En sortant de la cabine Caroline qui me dit qu’elle veut me parler.

Qu’elle et sa copine (qui danse aussi mais qui donne également des cours de yoga et de je ne sais pas trop quoi de zen) organisent régulièrement des soirées « sexy conscious », qu’elle pense que ce serait mon genre et qu’elle me donne ses coordonnées si jamais ça m’intéresse.

J’ai souri.

De repartir avec le numéro de la danseuse dans mes poches.

(…)

 « On propose à l’ami de venir dormir avec nous? » de demander le géant.

« Non. Il est trop saoul, il va dire oui mais il n’est pas en état pour le faire en toute conscience.  Ce ne serait pas correct et j'ai pas trop envie qu'il le regrette demain matin.»

La notion de consentement ça marche dans tous les sens et de toute évidence, l’ami était trop chaud pour décider ce qu'il avait vraiment envie.
Je ne pense même pas qu'il va se souvenir demain qu'il m'a touché les seins.

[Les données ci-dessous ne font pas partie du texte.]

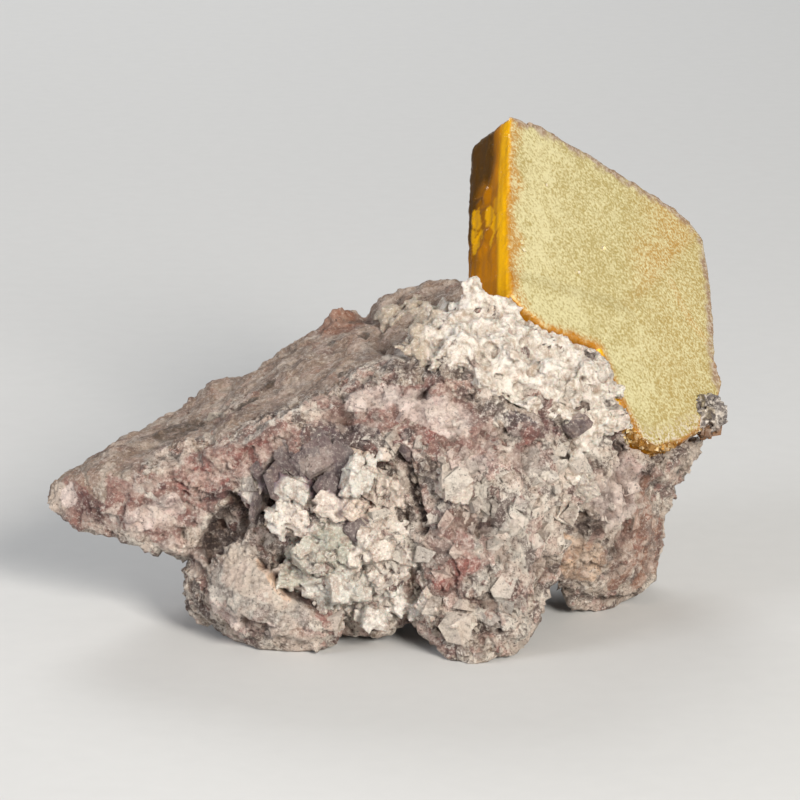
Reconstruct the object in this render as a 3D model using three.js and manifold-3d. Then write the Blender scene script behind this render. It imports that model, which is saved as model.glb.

L’ami est donc retourné avec son frère qui avait arrêté de boire depuis un bout.

J’ai ramené le géant.

Il était près de deux heures du matin quand on s’est jeté sur le lit.
En total état de frénésie.
Zéro slow sexe, zéro tendre.

Un taureau en rut qui après m’avoir prise dans tous les sens, m’a léché avec persistance.
A++ pour l'effort, mon orgasme fut long à venir.

Quand j’ai jouit dans sa bouche, il s’est écroulé illico, en sueur, à mes côtés.

Endormi raide.

Faut croire que c’est fatigant, les danseuses. ;)

(...)

Tout ceci vécu.
J’ai l’impression que ça va.

Que j’ai fait le tour.
Enfin le tour qui me convient.

Je ne voudrais pas recommencer des expériences et qu’elles deviennent l’habitude, l’ordinaire, le déjà vu.

Je ne veux pas être blasée et perdre cette naïveté qui m’habite encore.
Ce regard de curiosité relative.

Je ne voudrais pas en faire de la consommation.
Surtout.

Que cela devienne une zone de confort.

J’ai vu.
Peu sans doute.
Dans cette brève incursion d'un monde à part.
Avec ses codes à lui, ses repères.

Mais.

C'est bien assez pour moi.

Plus que ça, je vais être mal à l'aise.
Je le sais.

Merci les filles.
Les danseuses ne seront plus des anonymes sans visage.
Car elles porteront, dorénavant, pour moi, le vôtre.